MDMA trägt allerdings auch direkt zur Hyperthermie bei, insbesondere durch eine verstärkte Ausschüttung des Hormons Noradrenalin. Noradrenalin bewirkt eine Engstellung der Blutbahnen, mit der Folge, dass die Abfuhr der Körperwärme vermindert ist. MDMA fördert auch die Ausschüttung von Serotonin. Der Botenstoff Serotonin ist maßgeblich für die schönen Gefühle beim Ecstasykonsum verantwortlich, und ist darüber hinaus an der Regulation der Körpertemperatur beteiligt. Im Extremfall kann ein Serotonin-Syndrom ausgelöst werden, das lebensbedrohlich sein kann.
Einen weiteren Risikofaktor bildet der Mischkonsum. Beispielsweise wird häufig zusätzlich Alkohol getrunken, wenn Ecstasy zum Feiern konsumiert wird. Studien zufolge senkt MDMA jedoch die Aktivität eines Enzyms, dass beim Alkoholabbau beteiligt ist. Alkohol wird wie MDMA in zwei Schritten in der Leber unschädlich gemacht. Im ersten Schritt entsteht Acetaldehyd, ein besonders giftiges Abbauprodukt. Ein Enzym namens ALDH wandelt Acetaldehyd schließlich in ungefährlichere Substanzen um. Unter dem Einfluss von MDMA nimmt die Aktivität des Enzyms ALDH jedoch ab, mit der Folge, dass Acetaldehyd länger und in höherer Konzentration die Leber schädigen kann.
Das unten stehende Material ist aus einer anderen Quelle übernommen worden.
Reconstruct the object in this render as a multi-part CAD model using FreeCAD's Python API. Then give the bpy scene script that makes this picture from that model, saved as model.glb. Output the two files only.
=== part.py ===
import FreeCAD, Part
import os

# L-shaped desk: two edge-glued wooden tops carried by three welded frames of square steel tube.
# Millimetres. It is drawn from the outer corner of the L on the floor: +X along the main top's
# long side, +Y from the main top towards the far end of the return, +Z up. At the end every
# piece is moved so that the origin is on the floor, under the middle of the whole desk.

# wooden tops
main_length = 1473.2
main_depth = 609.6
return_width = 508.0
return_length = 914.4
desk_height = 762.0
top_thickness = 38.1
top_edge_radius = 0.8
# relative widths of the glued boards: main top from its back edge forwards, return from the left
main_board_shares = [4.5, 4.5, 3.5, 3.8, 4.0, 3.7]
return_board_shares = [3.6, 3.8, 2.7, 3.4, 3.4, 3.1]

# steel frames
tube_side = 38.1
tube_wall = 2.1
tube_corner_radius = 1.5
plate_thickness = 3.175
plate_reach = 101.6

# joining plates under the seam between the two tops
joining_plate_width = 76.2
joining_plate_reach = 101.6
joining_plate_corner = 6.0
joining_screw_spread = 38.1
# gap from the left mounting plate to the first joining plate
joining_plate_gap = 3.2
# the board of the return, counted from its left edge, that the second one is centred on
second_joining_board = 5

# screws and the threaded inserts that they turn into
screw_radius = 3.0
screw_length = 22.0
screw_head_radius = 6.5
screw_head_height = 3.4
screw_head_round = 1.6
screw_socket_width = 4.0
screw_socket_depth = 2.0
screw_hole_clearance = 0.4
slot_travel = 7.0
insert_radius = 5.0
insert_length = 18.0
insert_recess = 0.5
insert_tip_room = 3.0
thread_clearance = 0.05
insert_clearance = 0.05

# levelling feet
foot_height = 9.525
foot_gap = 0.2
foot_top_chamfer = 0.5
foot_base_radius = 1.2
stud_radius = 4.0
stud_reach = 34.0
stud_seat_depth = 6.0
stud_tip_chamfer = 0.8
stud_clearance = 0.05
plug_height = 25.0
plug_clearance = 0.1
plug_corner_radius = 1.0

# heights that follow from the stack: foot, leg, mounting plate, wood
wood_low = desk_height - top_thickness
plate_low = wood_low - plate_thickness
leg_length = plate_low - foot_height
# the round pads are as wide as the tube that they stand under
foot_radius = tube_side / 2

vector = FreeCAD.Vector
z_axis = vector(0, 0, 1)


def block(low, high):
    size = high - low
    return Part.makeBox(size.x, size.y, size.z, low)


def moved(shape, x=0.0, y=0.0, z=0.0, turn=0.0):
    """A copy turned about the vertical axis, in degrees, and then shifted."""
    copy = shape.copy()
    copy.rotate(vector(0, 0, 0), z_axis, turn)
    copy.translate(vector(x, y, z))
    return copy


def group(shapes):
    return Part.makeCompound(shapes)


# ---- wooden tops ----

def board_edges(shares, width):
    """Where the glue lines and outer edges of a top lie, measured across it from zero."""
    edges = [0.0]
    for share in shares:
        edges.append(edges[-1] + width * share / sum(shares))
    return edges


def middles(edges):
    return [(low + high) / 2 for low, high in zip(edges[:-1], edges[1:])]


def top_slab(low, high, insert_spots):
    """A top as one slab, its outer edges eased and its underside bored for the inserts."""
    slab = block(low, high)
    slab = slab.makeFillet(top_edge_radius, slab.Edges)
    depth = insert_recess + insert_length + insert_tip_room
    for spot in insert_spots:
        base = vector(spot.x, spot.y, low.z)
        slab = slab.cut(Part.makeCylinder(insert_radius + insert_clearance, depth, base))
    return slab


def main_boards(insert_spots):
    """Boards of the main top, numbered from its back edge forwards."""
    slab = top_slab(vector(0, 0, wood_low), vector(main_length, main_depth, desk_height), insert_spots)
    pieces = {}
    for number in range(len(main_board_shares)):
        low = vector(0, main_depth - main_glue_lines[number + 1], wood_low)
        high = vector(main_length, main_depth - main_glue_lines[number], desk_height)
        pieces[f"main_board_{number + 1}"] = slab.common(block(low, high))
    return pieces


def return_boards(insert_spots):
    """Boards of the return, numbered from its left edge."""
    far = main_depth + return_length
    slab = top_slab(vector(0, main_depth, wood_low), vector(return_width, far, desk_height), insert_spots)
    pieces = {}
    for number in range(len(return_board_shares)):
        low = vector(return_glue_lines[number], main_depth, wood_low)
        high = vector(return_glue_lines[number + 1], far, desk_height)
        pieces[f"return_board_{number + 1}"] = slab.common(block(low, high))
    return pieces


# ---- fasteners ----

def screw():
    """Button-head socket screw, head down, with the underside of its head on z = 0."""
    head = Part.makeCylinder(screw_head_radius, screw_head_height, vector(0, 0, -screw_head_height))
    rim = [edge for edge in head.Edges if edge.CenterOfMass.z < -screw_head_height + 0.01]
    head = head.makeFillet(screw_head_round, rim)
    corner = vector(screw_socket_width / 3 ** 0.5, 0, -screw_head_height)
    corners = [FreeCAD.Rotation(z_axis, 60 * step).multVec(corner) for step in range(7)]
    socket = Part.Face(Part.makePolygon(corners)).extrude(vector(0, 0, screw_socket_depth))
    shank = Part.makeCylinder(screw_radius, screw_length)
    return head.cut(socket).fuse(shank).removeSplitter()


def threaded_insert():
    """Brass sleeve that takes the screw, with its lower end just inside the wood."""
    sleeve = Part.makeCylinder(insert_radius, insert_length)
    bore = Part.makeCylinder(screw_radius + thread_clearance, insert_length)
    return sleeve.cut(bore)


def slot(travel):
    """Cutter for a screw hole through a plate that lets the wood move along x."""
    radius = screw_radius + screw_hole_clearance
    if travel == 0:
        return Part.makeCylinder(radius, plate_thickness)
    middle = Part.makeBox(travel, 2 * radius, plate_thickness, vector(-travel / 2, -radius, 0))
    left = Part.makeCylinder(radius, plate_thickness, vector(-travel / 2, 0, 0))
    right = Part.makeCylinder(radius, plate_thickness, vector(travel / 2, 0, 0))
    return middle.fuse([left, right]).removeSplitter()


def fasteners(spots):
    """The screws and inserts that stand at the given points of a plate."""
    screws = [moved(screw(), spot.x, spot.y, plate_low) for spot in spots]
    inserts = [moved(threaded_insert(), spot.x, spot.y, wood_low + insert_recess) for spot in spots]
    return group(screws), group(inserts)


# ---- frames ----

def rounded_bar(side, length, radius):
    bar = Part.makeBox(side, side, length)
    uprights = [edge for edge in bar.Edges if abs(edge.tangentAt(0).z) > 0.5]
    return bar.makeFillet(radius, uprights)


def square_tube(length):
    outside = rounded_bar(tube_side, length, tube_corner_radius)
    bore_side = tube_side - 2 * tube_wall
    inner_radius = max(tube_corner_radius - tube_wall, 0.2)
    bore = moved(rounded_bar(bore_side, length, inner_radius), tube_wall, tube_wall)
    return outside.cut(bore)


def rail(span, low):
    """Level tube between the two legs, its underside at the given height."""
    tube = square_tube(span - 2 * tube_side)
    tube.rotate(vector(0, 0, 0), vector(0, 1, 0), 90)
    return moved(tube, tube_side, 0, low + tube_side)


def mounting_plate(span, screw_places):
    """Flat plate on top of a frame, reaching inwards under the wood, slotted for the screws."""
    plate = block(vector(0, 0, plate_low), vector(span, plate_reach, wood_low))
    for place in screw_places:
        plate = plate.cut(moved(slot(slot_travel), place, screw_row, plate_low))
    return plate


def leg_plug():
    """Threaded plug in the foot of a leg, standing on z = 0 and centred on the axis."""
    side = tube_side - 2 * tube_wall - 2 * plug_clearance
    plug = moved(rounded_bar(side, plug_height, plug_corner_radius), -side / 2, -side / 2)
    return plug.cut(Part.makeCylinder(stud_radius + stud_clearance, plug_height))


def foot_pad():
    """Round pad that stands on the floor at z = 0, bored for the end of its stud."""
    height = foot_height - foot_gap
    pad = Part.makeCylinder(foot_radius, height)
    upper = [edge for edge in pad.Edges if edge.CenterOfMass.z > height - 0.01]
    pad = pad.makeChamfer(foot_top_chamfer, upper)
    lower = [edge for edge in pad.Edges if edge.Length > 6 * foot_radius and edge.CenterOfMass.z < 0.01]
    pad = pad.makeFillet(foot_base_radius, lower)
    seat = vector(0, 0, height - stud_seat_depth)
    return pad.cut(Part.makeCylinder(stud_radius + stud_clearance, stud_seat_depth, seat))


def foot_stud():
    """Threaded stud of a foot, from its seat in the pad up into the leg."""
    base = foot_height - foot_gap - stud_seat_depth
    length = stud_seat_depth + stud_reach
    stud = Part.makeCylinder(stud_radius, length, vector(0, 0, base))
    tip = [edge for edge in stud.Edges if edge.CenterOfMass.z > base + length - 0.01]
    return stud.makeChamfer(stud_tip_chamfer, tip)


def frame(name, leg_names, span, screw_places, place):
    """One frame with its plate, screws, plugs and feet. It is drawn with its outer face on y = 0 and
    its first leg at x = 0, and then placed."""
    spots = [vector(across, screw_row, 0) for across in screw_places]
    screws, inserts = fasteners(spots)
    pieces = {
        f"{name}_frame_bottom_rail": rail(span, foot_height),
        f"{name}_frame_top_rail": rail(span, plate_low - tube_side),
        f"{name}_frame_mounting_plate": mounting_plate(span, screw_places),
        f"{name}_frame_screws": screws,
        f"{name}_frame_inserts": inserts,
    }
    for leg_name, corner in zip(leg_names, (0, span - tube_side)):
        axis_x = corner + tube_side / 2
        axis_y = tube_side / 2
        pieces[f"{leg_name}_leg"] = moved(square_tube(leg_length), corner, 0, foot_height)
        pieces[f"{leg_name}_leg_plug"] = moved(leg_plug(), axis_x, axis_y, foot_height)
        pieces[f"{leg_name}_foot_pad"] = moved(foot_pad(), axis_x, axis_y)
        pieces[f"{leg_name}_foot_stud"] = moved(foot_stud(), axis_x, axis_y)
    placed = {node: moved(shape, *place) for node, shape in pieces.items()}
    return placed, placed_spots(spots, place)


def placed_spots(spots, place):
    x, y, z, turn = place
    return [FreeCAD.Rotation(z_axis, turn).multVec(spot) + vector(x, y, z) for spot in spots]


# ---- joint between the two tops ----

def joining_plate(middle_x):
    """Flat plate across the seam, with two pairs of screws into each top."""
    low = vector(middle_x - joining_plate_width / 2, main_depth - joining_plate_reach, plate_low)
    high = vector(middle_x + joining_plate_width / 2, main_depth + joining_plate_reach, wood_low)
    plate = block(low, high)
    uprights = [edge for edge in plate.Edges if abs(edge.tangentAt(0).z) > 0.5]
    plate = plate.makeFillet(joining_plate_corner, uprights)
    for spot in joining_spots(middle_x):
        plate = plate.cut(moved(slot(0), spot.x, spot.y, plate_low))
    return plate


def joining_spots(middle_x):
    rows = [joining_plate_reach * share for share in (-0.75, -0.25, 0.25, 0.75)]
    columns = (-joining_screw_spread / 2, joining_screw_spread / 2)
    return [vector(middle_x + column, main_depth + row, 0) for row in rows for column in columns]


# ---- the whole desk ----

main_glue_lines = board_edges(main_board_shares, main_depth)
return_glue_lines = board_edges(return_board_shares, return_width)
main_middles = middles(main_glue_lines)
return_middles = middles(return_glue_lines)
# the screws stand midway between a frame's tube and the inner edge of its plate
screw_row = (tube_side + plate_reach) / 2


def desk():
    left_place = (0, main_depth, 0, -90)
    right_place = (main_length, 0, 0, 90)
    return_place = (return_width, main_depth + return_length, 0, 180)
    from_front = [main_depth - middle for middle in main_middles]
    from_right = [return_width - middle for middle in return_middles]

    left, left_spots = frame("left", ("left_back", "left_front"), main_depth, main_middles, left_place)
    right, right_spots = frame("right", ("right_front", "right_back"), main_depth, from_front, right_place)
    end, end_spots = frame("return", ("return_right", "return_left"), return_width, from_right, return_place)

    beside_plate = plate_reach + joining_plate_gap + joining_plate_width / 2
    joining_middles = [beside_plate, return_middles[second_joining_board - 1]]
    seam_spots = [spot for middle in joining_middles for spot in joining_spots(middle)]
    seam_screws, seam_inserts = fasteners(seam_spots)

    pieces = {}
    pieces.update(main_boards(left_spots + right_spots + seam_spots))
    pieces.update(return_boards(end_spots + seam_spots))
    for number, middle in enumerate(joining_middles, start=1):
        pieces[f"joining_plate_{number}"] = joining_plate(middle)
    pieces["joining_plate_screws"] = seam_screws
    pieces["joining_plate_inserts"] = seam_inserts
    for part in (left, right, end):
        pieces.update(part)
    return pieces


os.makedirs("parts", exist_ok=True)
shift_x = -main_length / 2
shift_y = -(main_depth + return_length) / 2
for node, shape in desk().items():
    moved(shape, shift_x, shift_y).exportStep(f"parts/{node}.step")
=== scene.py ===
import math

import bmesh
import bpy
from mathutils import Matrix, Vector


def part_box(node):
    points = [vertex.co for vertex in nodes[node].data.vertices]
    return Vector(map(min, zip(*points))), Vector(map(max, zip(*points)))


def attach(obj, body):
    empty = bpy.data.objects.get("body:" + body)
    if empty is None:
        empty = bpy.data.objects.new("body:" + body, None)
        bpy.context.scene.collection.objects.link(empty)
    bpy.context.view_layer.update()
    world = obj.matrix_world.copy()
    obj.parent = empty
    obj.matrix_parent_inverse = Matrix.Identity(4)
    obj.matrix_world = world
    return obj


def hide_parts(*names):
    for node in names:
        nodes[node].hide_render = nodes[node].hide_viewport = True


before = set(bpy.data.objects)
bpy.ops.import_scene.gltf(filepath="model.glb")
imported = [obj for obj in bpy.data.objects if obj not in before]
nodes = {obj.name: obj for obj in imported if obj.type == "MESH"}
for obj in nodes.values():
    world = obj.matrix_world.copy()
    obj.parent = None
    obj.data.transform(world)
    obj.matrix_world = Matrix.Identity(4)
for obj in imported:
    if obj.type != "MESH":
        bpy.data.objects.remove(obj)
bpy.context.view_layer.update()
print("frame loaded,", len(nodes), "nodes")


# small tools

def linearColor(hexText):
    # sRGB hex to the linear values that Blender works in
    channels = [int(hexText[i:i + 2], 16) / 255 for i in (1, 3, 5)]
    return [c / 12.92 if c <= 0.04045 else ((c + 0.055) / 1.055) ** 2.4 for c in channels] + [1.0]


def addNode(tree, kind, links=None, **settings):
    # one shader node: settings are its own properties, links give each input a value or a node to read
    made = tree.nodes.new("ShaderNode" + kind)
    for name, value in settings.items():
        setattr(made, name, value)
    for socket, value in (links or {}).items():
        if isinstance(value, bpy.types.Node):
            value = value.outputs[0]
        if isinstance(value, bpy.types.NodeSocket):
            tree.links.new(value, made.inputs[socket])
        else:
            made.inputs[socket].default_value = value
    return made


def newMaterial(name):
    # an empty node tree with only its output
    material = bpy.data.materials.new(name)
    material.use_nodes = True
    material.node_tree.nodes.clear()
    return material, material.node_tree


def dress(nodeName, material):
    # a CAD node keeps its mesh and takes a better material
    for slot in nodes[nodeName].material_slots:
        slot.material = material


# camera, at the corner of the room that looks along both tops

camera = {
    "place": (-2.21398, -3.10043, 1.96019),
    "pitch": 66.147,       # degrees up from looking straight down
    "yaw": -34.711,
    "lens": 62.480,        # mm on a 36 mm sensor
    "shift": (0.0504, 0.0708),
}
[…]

Neben Alkohol werden nicht selten noch andere illegale Drogen konsumiert wie Kokain oder Amphetamine. Zudem finden sich Verunreinigungen in Ecstasypillen, die in Zusammenspiel mit MDMA schädlich für die Leber sein können.
Nicht nur illegale Drogen, auch Medikamente wie beispielsweise Paracetamol können das Risiko für Leberschäden erhöhen. Der Wirkstoff ist bekannt dafür, bei Überdosierung oder zu langer Einnahme, die Leber anzugreifen. In Kombination mit MDMA kann dieser Effekt noch verstärkt werden.
Der Ecstasy-Wirkstoff MDMA wird überwiegend in der Leber vom Körper abgebaut. Bei manchen Menschen können schon vergleichsweise geringe Dosen Ecstasy Leberschäden verursachen, bis hin zum akuten Leberversagen. Wahrscheinlich spielen Unterschiede beim Abbau des Wirkstoffs MDMA eine Rolle. Beim Abbau greifen teils noch giftigere Zwischenprodukte die Leberzellen an. Die individuelle Empfindlichkeit ist vermutlich genetisch bedingt.
Weitere Faktoren wie eine gefährlich erhöhte Körpertemperatur sowie der Mischkonsum mit Alkohol und anderen Drogen oder mit Medikamenten wie Paracetamol können ebenfalls dazu beitragen, dass die Leber empfindlicher auf die Wirkung von Ecstasy reagiert.